**SUPPLIED INFORMATION**

○ ○ ○ ○ ○ ○ ○

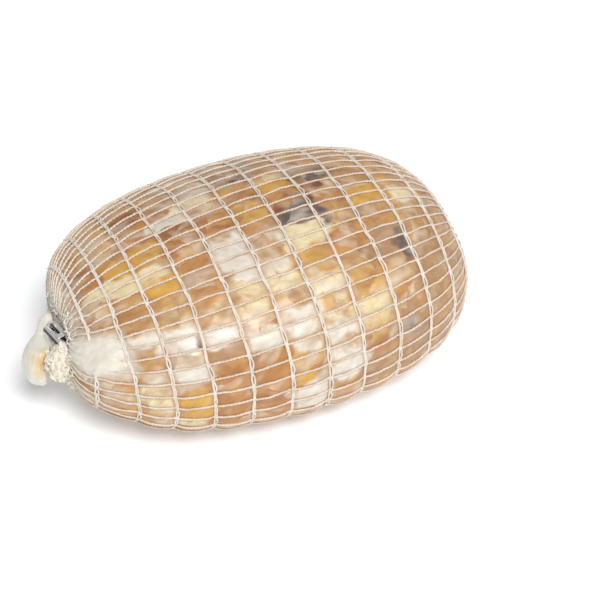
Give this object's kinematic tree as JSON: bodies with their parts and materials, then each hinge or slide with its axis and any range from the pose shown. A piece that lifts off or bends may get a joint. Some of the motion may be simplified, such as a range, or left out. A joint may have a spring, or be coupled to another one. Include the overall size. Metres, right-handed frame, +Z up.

○ ○ ○ ○ ○ ○ ○

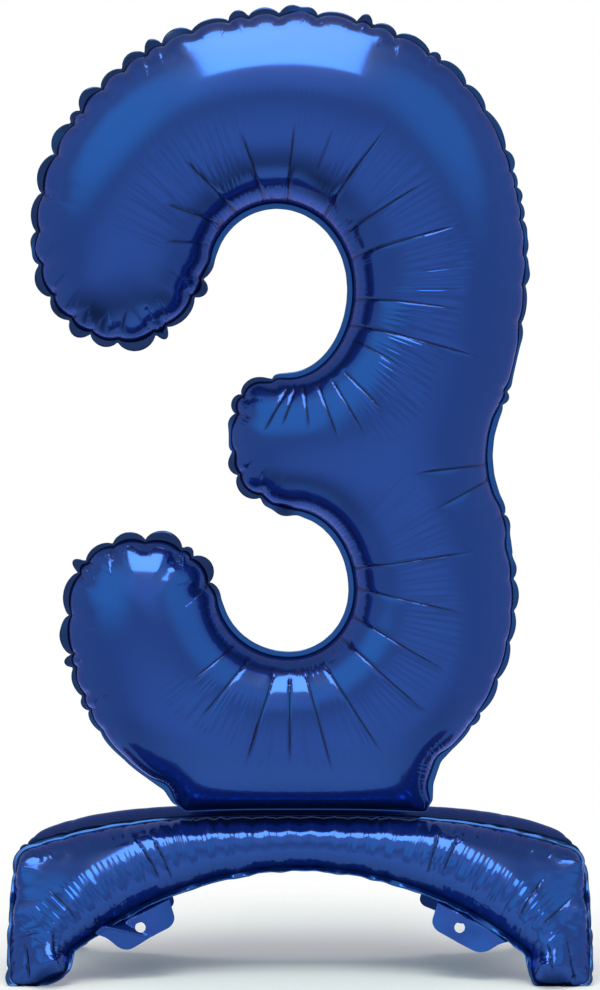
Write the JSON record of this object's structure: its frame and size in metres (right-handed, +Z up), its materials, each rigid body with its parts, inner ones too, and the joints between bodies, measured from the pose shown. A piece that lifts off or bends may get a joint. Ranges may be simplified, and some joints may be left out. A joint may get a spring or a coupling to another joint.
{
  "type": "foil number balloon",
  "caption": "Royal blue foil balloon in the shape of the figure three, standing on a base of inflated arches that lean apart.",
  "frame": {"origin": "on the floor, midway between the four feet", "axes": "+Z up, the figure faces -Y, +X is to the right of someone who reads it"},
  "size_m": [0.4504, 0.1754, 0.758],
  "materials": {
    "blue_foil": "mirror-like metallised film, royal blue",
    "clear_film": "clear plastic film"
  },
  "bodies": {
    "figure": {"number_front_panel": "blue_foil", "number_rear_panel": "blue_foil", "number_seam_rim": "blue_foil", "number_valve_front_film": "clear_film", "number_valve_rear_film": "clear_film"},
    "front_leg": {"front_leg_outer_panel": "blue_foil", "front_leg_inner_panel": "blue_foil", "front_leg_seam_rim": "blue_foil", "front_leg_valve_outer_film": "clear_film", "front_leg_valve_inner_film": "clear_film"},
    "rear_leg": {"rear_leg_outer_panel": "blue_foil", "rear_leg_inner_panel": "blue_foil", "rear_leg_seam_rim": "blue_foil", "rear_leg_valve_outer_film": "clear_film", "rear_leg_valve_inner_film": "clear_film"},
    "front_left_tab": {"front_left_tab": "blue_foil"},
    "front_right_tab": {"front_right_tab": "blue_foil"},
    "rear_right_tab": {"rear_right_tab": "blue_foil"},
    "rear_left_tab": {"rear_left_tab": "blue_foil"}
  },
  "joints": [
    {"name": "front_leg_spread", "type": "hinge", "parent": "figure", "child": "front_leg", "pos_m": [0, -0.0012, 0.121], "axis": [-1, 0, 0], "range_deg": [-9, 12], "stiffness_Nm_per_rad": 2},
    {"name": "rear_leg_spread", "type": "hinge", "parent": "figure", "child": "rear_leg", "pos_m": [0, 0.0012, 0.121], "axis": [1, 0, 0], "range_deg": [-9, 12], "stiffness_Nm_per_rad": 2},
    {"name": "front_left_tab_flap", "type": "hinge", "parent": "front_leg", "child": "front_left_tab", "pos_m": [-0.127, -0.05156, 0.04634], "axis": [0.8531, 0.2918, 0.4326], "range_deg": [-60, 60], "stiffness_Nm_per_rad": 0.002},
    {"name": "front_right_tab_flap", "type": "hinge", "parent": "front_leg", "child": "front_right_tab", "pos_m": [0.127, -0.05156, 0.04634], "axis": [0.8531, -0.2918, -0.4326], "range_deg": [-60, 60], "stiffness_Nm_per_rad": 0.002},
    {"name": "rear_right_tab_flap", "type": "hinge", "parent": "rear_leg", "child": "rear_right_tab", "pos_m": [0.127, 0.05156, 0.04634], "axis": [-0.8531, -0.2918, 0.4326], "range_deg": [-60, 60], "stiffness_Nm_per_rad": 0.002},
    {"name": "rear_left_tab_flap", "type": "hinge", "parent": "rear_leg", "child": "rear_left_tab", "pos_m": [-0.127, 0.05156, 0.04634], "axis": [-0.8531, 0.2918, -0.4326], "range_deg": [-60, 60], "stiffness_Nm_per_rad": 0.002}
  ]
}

○ ○ ○ ○ ○ ○ ○

**WRITTEN REQUEST**
Pull out every line in the data above that has the word "frame".

**RESPONSE TO THE EXERCISE**
Give this object's kinematic tree as JSON: bodies with their parts and materials, then each hinge or slide with its axis and any range from the pose shown. A piece that lifts off or bends may get a joint. Some of the motion may be simplified, such as a range, or left out. A joint may have a spring, or be coupled to another one. Include the overall size. Metres, right-handed frame, +Z up.
Write the JSON record of this object's structure: its frame and size in metres (right-handed, +Z up), its materials, each rigid body with its parts, inner ones too, and the joints between bodies, measured from the pose shown. A piece that lifts off or bends may get a joint. Ranges may be simplified, and some joints may be left out. A joint may get a spring or a coupling to another joint.
  "frame": {"origin": "on the floor, midway between the four feet", "axes": "+Z up, the figure faces -Y, +X is to the right of someone who reads it"},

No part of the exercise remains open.